When importing that Apache/Eclipse patent license, I did take out the clause that the grant was "Subject to the terms and conditions of this License" (Apache)/" Subject to the terms of this Agreement" (Eclipse).  When I drafted it, I was thinking that the "Terms and Conditions" of BSD are so minimal that making the grant conditioned upon them was not worth it, and that patent litigation is a pretty expensive hammer to wield in order to get someone to comply with the two conditions of BSD-2-Clause.  But then again, we do see some people failing to comply with those minimal requirements, and they do provide a valuable notice function that ought to be preserved (and to get the valuable benefit of a patent license, you ought to at least comply with those requirements).  I'm leaning toward maybe inserting a "subject to" clause to the patent grant for this reason and to maintain better consistency with the Apache/Eclipse patent grants.

--License from redistributor:

This really is a question as to the scope of how the Apache/Eclipse style patent license is drafted;  I have of course reproduced (as best I can) that form of license.  Those licenses are measured by the contribution made by the patent holder (alone or in combination).  A mere redistributor, who makes no changes/"Contribution", is not subject to the grant of that form of license (at least I believe that to be the interpretation -- anyone can correct me if they think I am wrong).  As the Apache form of a patent license is the type that many patent holding entities find an acceptable bargain (and which why many of them like Apache, but for its GPLv2 incompatibility), I've retained that scope.

--Sublicense rights:

I've tried to track the language (and thinking behind) BSD and Apache/Eclipse, which I believe is designed to be a direct license from the copyright holder to everyone that uses the licensed subject matter, thus precluding the need for a sublicense right (this is also the thinking that was part of the drafting and discussion of GPLv3).  I'm not aware of the argument that somehow the lack of sublicense rights in BSD (or other licenses) might render it GPLv2 compatible, and I'm curious as to how that would work given that the FSF has long maintained that sublicense rights are not a part of GPL, and GPLv3 says, in Section 2, that "Sublicensing is not allowed" (because they believe it to be unnecessary.

*Those of you know me know I've been noodling  around with issues around open hardware licensing for a while, and I have some skepticism about the use of OSI licenses in their pure form for hardware licensing, but that's beside the point of this particular license draft and OSI approval.

-----Original Message-----
From: Jim Wright [mailto:jim.wright at oracle.com]
Sent: Friday, January 15, 2016 9:20 AM
To: License submissions for OSI review
Cc: Smith, McCoy; josh at postgresql.org<mailto:josh at postgresql.org>
Subject: Re: [License-review] Approval: BSD + Patent License

McCoy, I applaud your efforts here.  A few questions in no particular order:

- If a patent claim has some parts of a device or method in hardware and some in software, is the intent of stating that hardware per se is not licensed here that it not be covered?  (While some have concluded CC0 is GPL compatible even with an express reservation of patent rights, in my mind, the idea of expressly reserving some patent rights that may actually cover the software as combined with HW on which it runs is curious.)

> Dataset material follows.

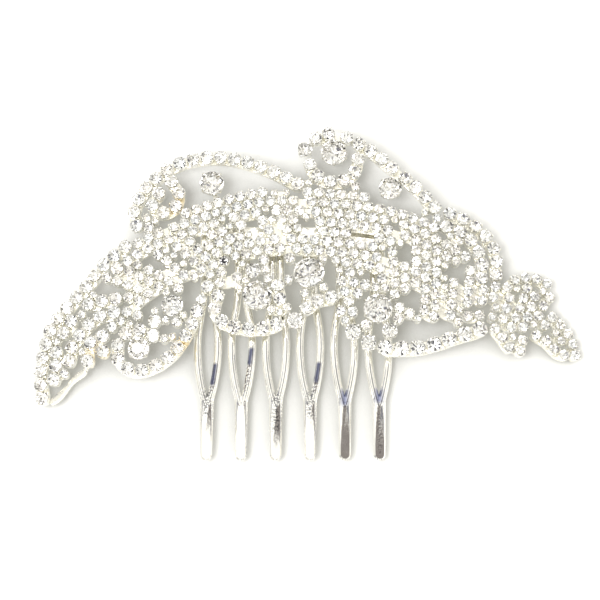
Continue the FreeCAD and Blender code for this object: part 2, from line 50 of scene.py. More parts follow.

- I note you make the patent license irrevocable - how do you intend this to interact with the conditional nature of the copyright license?  The wording strikes me as interesting here, because you provide that anyone exercising copyright rights under the license is the beneficiary of an irrevocable patent license grant - but what if the party exercising copyright rights is also breaching the license in another context (e.g., providing attribution for one use but not another).  The way I read it, the party is exercising copyright rights under the license, and therefore all their activities benefit from the patent license, potentially even if out of compliance in other contexts…?

- Vis-a-vis Carlo’s question, and Richard’s, I might go further - does a recipient get, or not get, patent rights from a downstream redistributor under the license, since a redistributor is arguably neither a contributor nor a copyright holder here?

- This one will not be popular but some have actually questioned the idea of the BSD license’s GPL compatibility (vs., e.g., MIT).  Would it be useful to add sublicense or other rights for certainty in this regard?

Oh, and Josh, McCoy can answer for this new proposed license, but as to the UPL, we considered this, and I think we would take the position that A is a licensor having provided the software under the UPL of X+Y, and therefore has granted that patent license to “anyone obtaining a copy of” X+Y.  (We can discuss offline if you like in order to avoid bogging down the discussion of McCoy’s proposal.)